Firstly I’d bring all the variables to the same magnitude using scale function
spotify.input <- spotify_data[, c('energy', 'liveness','tempo', 'speechiness', 'acousticness','instrumentalness', 'danceability', 'duration_ms' ,'loudness','valence')]
cluster.spotify.scaled <- scale(spotify.input[, c('energy', 'liveness', 'tempo', 'speechiness' , 'acousticness', 'instrumentalness', 'danceability' , 'duration_ms' ,'loudness', 'valence')])
kis2 <- kmeans(cluster.spotify.scaled, centers = 2, nstart = 25)
kis3 <- kmeans(cluster.spotify.scaled, centers = 3, nstart = 25)
kis4 <- kmeans(cluster.spotify.scaled, centers = 4, nstart = 25)
kis5 <- kmeans(cluster.spotify.scaled, centers = 5, nstart = 25)
plot1 <- fviz_cluster(kis2, geom = "point", data = cluster.spotify.scaled) + ggtitle("k = 2")
plot2 <- fviz_cluster(kis3, geom = "point", data = cluster.spotify.scaled) + ggtitle("k = 3")
plot3 <- fviz_cluster(kis4, geom = "point", data = cluster.spotify.scaled) + ggtitle("k = 4")
plot4 <- fviz_cluster(kis5, geom = "point", data = cluster.spotify.scaled) + ggtitle("k = 5")
grid.arrange(plot1, plot2, plot3, plot4, nrow = 3)
Based on the plot we get the most ideal set of distinct clusters when k is 3
I will also identify / verify the optimal value of clusters K using the elbow method using the wss method which takes into consideration the total within-cluster sum of squares as a function of the number of clusters.
set.seed(100)
fviz_nbclust(spotify.input[1:1000,], kmeans, method = "wss")
Based on the elbow curve, we can say that the optimal value of k is 3.

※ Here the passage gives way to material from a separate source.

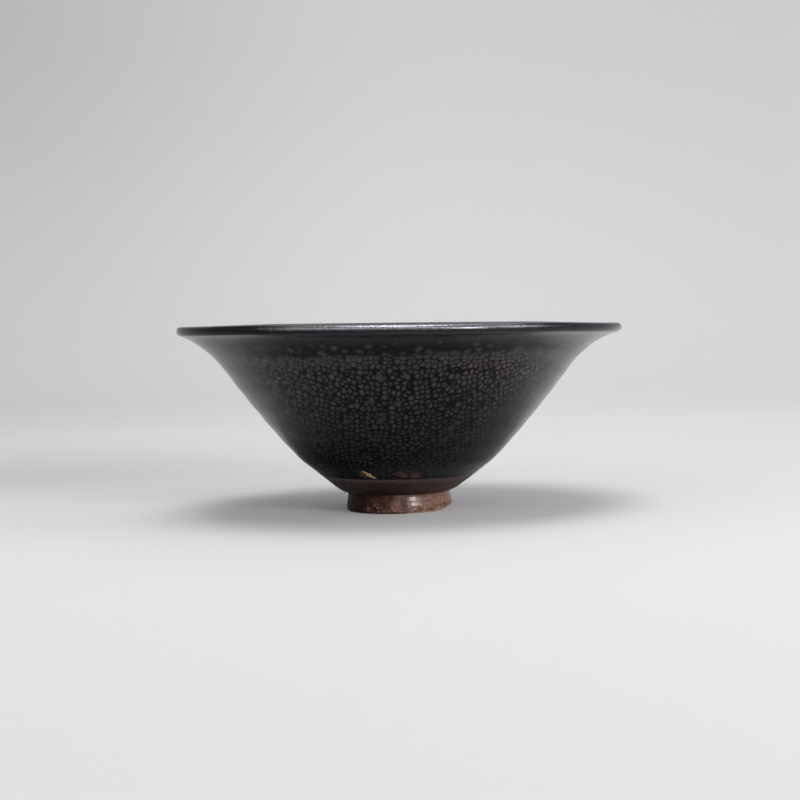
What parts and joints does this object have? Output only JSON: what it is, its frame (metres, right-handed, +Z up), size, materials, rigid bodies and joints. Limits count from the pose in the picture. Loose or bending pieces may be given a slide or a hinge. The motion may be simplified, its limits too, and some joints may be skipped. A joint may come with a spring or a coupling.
{
  "type": "tea bowl",
  "caption": "Hat-shaped stoneware tea bowl with a flared lip, black oil-spot glaze inside and out, and a small turned foot ring.",
  "frame": {"origin": "centre of the box at the foot's resting plane, straight under the middle of the lip", "axes": "+Z up out of the mouth, -Y the side seen in the picture, +X the side that the bowl leans to"},
  "size_m": [0.13, 0.13, 0.0554],
  "materials": {
    "stoneware": "bare fired clay, matte, buff",
    "oil_spot_glaze": "glossy black with small dark grey-brown oil spots",
    "inner_oil_spot_glaze": "glossy black with small grey oil spots, clear black where it pools",
    "lip_glaze": "glossy, thin, breaking to brown on the edge with fine silvery specks",
    "iron_wash": "dark brown iron wash, nearly matte",
    "foot_wash": "mottled red-brown iron wash with a soft gloss, worn to tan clay in specks"
  },
  "bodies": {
    "root": {"clay_body": "stoneware", "foot_ring": "stoneware", "outer_glaze": "oil_spot_glaze", "inner_glaze": "inner_oil_spot_glaze", "lip_glaze": "lip_glaze", "underside_wash": "iron_wash", "foot_wash": "foot_wash"}
  },
  "joints": []
}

Summary of the Problem statement
The analysis is intended to understand the characterisitcs of various genres of music and to identify how popular a songs would be based on its features. Along with that, I have also identified the patterns and relationship between the features that describe the songs in our dataset.
Methodology
We have performed data wrangling on our spotify dataset by removing null values, removing duplicates and transforming variables, before starting our exploratory data analysis. From our correlation plot, we observed that variables have strong correlation with each other, indicating that this dataset has multicollinearity.I have also plotted histograms and boxplot to show the relation between the variables. I have then utilized this dataset for clustering analysis to analyze a track’s popularity based on several audio features provided in the dataset and find whether we could predict a track’s popularity from key features about the song.
Insights
We have gained a lot of insights during this journey of exploring the data and the interesting ones relevant in our analysis are: A lot of songs in our data have a popularity score of 0, which means a lot those haven’t been explored yet. Energy has high positive correlation with loudness and high negative correlation with acousticness. EDM genre has songs with highest energy, Rap genre has the highest danceability factor.Rap and Latin are most lively and loudness is pretty similar for all genres. Furthermore, Even though we have six genres in the dataset, with the clustering technique I got optimal clusters count as three, which means few genres might be very similar. Lastly, less speechy and high energy songs are likely to be popular amoung users.
Implications
With our clustering techniques we could provide more suggestions based on three clusters that we got, which would improve the user experience and finally we have an idea of which charecteristics have an impact on the popularity of the songs and we could probably build more customized playlists.
Limitations of my analysis
Our dataset had limited entries, so with a much larger dataset we could probably improve our analysis even more. Also additional data points in the dataset like user demographics and historical data would make our analysis even more reliable.